═════ Information supplied

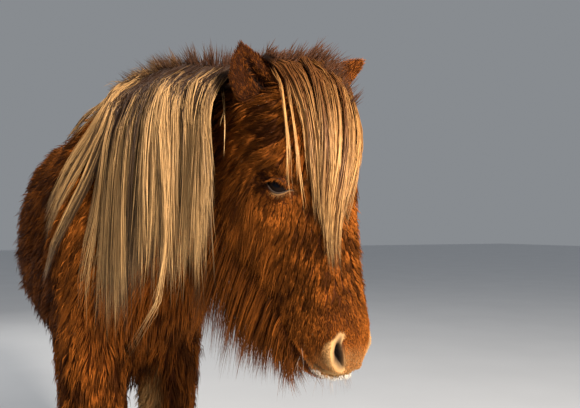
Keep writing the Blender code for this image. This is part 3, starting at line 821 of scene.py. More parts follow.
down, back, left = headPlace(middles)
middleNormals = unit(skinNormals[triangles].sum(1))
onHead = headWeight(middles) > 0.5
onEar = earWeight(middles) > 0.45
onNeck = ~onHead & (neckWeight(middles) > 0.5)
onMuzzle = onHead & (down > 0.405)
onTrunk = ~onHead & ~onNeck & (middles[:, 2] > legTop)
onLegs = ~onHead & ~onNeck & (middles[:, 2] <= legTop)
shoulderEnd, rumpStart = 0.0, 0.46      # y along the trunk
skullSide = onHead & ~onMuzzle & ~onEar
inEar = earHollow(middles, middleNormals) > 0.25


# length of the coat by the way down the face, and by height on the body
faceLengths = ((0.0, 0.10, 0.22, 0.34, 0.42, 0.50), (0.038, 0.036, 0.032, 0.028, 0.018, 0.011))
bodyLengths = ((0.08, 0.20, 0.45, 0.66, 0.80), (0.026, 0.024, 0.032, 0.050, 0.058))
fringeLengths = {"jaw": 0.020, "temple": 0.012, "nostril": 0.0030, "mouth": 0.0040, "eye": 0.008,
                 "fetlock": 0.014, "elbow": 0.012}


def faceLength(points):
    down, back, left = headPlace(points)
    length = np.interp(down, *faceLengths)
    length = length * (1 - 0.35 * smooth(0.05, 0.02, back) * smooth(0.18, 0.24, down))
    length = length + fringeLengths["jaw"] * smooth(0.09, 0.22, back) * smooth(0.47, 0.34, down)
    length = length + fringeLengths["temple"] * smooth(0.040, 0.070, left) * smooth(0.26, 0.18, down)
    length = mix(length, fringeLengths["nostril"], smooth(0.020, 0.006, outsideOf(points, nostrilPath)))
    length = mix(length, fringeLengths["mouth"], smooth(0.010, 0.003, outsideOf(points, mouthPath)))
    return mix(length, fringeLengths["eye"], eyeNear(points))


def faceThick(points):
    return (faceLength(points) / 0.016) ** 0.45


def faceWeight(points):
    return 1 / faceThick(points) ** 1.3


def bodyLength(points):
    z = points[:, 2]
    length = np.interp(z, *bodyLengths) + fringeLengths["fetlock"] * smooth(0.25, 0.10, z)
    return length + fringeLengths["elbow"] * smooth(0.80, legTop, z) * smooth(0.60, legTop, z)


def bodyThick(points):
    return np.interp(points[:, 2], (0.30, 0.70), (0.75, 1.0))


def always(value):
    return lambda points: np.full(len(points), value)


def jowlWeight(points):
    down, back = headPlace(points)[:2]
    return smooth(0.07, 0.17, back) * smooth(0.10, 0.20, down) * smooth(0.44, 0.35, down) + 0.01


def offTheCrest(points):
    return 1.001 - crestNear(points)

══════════

*Exercise objective:*
Recite the full listing above exactly.

*Exercise answer:*
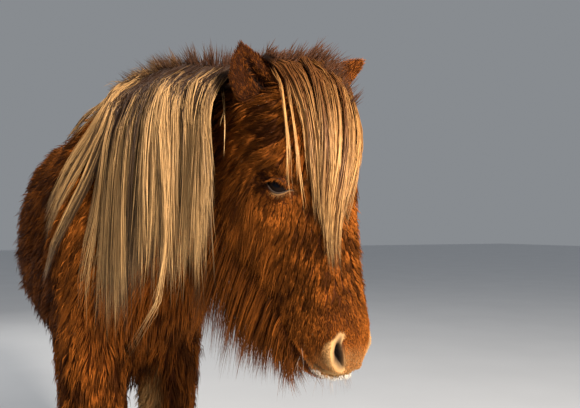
Keep writing the Blender code for this image. This is part 3, starting at line 821 of scene.py. More parts follow.
down, back, left = headPlace(middles)
middleNormals = unit(skinNormals[triangles].sum(1))
onHead = headWeight(middles) > 0.5
onEar = earWeight(middles) > 0.45
onNeck = ~onHead & (neckWeight(middles) > 0.5)
onMuzzle = onHead & (down > 0.405)
onTrunk = ~onHead & ~onNeck & (middles[:, 2] > legTop)
onLegs = ~onHead & ~onNeck & (middles[:, 2] <= legTop)
shoulderEnd, rumpStart = 0.0, 0.46      # y along the trunk
skullSide = onHead & ~onMuzzle & ~onEar
inEar = earHollow(middles, middleNormals) > 0.25


# length of the coat by the way down the face, and by height on the body
faceLengths = ((0.0, 0.10, 0.22, 0.34, 0.42, 0.50), (0.038, 0.036, 0.032, 0.028, 0.018, 0.011))
bodyLengths = ((0.08, 0.20, 0.45, 0.66, 0.80), (0.026, 0.024, 0.032, 0.050, 0.058))
fringeLengths = {"jaw": 0.020, "temple": 0.012, "nostril": 0.0030, "mouth": 0.0040, "eye": 0.008,
                 "fetlock": 0.014, "elbow": 0.012}


def faceLength(points):
    down, back, left = headPlace(points)
    length = np.interp(down, *faceLengths)
    length = length * (1 - 0.35 * smooth(0.05, 0.02, back) * smooth(0.18, 0.24, down))
    length = length + fringeLengths["jaw"] * smooth(0.09, 0.22, back) * smooth(0.47, 0.34, down)
    length = length + fringeLengths["temple"] * smooth(0.040, 0.070, left) * smooth(0.26, 0.18, down)
    length = mix(length, fringeLengths["nostril"], smooth(0.020, 0.006, outsideOf(points, nostrilPath)))
    length = mix(length, fringeLengths["mouth"], smooth(0.010, 0.003, outsideOf(points, mouthPath)))
    return mix(length, fringeLengths["eye"], eyeNear(points))


def faceThick(points):
    return (faceLength(points) / 0.016) ** 0.45


def faceWeight(points):
    return 1 / faceThick(points) ** 1.3


def bodyLength(points):
    z = points[:, 2]
    length = np.interp(z, *bodyLengths) + fringeLengths["fetlock"] * smooth(0.25, 0.10, z)
    return length + fringeLengths["elbow"] * smooth(0.80, legTop, z) * smooth(0.60, legTop, z)


def bodyThick(points):
    return np.interp(points[:, 2], (0.30, 0.70), (0.75, 1.0))


def always(value):
    return lambda points: np.full(len(points), value)


def jowlWeight(points):
    down, back = headPlace(points)[:2]
    return smooth(0.07, 0.17, back) * smooth(0.10, 0.20, down) * smooth(0.44, 0.35, down) + 0.01


def offTheCrest(points):
    return 1.001 - crestNear(points)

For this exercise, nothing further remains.